Follow Through 2016
Confession time: I'm a little bit judgmental of people who don't follow through with things. My OCD, type-A personality allows me to be good at setting goals and putting my blinders on until I reach them. When I see the influx of January gym-goers and nutrition plans that fall off after 10 days, I have an internal tendency to roll my eyes and think, weak. Nike's, "just do it," is an easy mantra for me to recite. It's mean and probably stems from far too much competitive energy, I know. I'm working on it. But lately, I've started to think about all the internal promises I make to myself that get broken and go unaccounted for. You see, I'm good at meeting the goals I advertise because they are goals that I know are obtainable. I told a friend of mine I was restarting the Whole30 about a week ago, so there you go; I spoke it into existence and now I have to follow through. Yet, I grew up in a house of healthy eating, so I really don't have to do much to change my normal eating habits besides be a little pickier when I eat out. When it comes to exercise, I own a fitness studio, for crying out loud, so "getting my workout in" is not something that I avoid. These are basic, "New Year's Resolutions" for the majority of Americans: get healthy, eat better. These things are challenges for me, yes (I miss you, wine), but not scary ones.
It's easy to pat ourselves on the back when we accomplish things that are already our strengths; it's a much different ballgame to make a dent in our weaknesses.
You know what's really scary? Advertising the goals and promises that terrify you because you know you may fail. What if, this year, instead of only talking about the things that we know are obtainable, we let someone in on the goals and promises that we may falter on. Yes, we take the risk of being judged for our lack of perfection (by internally judgmental people like me), but we also risk being held accountable, something I, and I'm sure many of you, could use a whole lot more of.
Additionally, assuming that someone didn't complete a goal because they were irresponsible or lazy is unproductive because it doesn't allow any leeway for a change in course. Have you ever started working towards a goal only to realize that your plan is completely flawed? Pivoting is a necessity, and maybe the only way to reach a successful outcome. Far too often, we jump to the conclusion that failure is the same thing as changing your plan. So, let's leave room for change because sometimes our first choice isn't our best choice.
I'm not calling for social media declarations and oversharing galore, but I think it's crucial to tell someone, "This is my goal, please hold me accountable." Find the friends and family that won't judge you when you falter but will tell you that you are worth it to keep trying.
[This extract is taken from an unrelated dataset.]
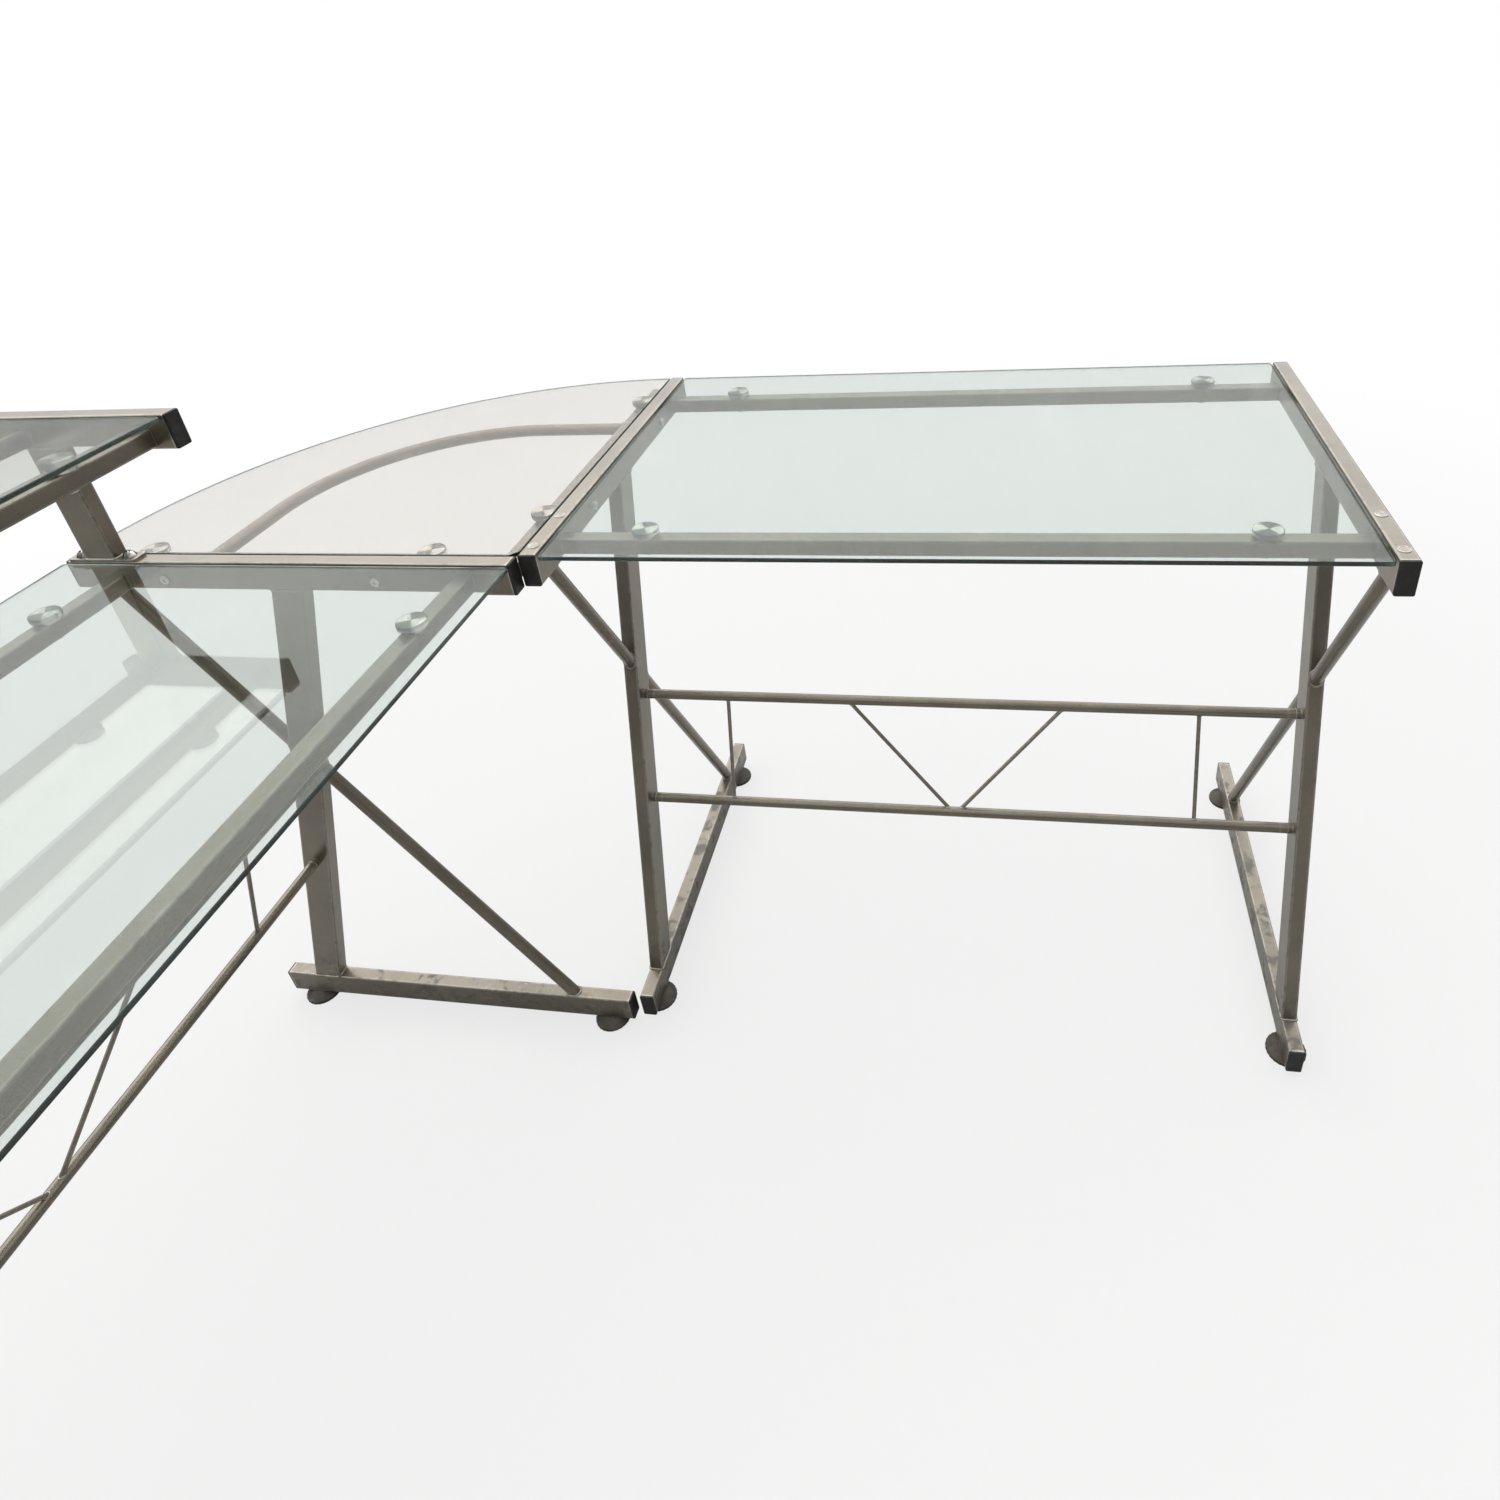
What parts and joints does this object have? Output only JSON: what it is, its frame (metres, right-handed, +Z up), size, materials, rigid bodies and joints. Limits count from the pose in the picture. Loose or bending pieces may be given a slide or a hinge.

Maybe it's time for a shift in your course, but allow someone to help you carve out that new game plan.
The saying goes, "If it doesn't challenge you, it doesn't change you," so speak your goals into existence and decide there's no turning back. Be a source of encouragement, rather than shame, for the people you love who are trying to make a change because you also need their support tenfold. Whether you have incredible follow through or none at all, accountability is something our souls crave.
Go find it.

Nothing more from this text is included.